Your task: Every line that contains the word "from" should be copied.

Material provided:
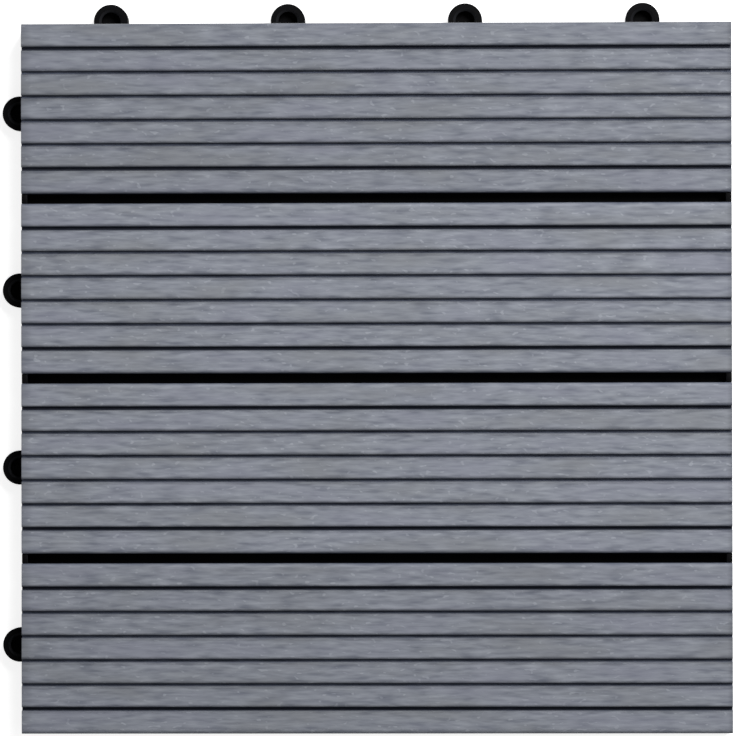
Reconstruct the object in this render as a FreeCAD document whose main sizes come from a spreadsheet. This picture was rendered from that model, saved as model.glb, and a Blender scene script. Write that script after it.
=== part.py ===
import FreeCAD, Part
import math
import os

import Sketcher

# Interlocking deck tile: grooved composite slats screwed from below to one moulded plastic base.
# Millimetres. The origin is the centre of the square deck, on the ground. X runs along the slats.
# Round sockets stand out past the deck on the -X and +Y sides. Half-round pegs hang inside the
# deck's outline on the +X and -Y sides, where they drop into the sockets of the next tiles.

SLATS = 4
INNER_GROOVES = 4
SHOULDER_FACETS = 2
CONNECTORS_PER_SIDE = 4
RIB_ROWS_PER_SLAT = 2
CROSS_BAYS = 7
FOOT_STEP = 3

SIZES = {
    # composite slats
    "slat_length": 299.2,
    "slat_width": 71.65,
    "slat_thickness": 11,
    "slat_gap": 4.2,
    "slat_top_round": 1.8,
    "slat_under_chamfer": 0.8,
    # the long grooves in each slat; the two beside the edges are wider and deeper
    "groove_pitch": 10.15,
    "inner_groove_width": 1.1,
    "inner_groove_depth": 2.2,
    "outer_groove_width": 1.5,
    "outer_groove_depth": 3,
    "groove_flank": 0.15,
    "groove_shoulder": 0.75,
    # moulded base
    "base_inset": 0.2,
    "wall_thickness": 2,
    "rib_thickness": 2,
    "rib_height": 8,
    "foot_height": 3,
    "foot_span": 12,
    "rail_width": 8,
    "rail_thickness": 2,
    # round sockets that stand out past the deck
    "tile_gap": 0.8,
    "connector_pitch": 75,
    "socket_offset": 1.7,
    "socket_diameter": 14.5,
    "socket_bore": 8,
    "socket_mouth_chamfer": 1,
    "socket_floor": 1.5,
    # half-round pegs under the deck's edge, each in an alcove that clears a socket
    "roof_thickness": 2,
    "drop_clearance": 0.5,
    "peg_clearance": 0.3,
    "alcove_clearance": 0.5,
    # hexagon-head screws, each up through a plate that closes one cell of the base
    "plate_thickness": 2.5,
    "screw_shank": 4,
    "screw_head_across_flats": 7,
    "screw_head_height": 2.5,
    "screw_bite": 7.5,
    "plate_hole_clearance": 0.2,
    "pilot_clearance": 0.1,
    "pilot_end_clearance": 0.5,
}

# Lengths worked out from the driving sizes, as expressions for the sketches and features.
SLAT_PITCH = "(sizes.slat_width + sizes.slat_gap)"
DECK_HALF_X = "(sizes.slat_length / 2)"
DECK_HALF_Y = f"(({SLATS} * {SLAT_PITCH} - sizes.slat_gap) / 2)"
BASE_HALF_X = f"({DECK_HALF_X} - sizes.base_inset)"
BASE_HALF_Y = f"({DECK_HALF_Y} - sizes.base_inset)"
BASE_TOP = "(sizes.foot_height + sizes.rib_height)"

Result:
Reconstruct the object in this render as a FreeCAD document whose main sizes come from a spreadsheet. This picture was rendered from that model, saved as model.glb, and a Blender scene script. Write that script after it.
# Interlocking deck tile: grooved composite slats screwed from below to one moulded plastic base.
# Lengths worked out from the driving sizes, as expressions for the sketches and features.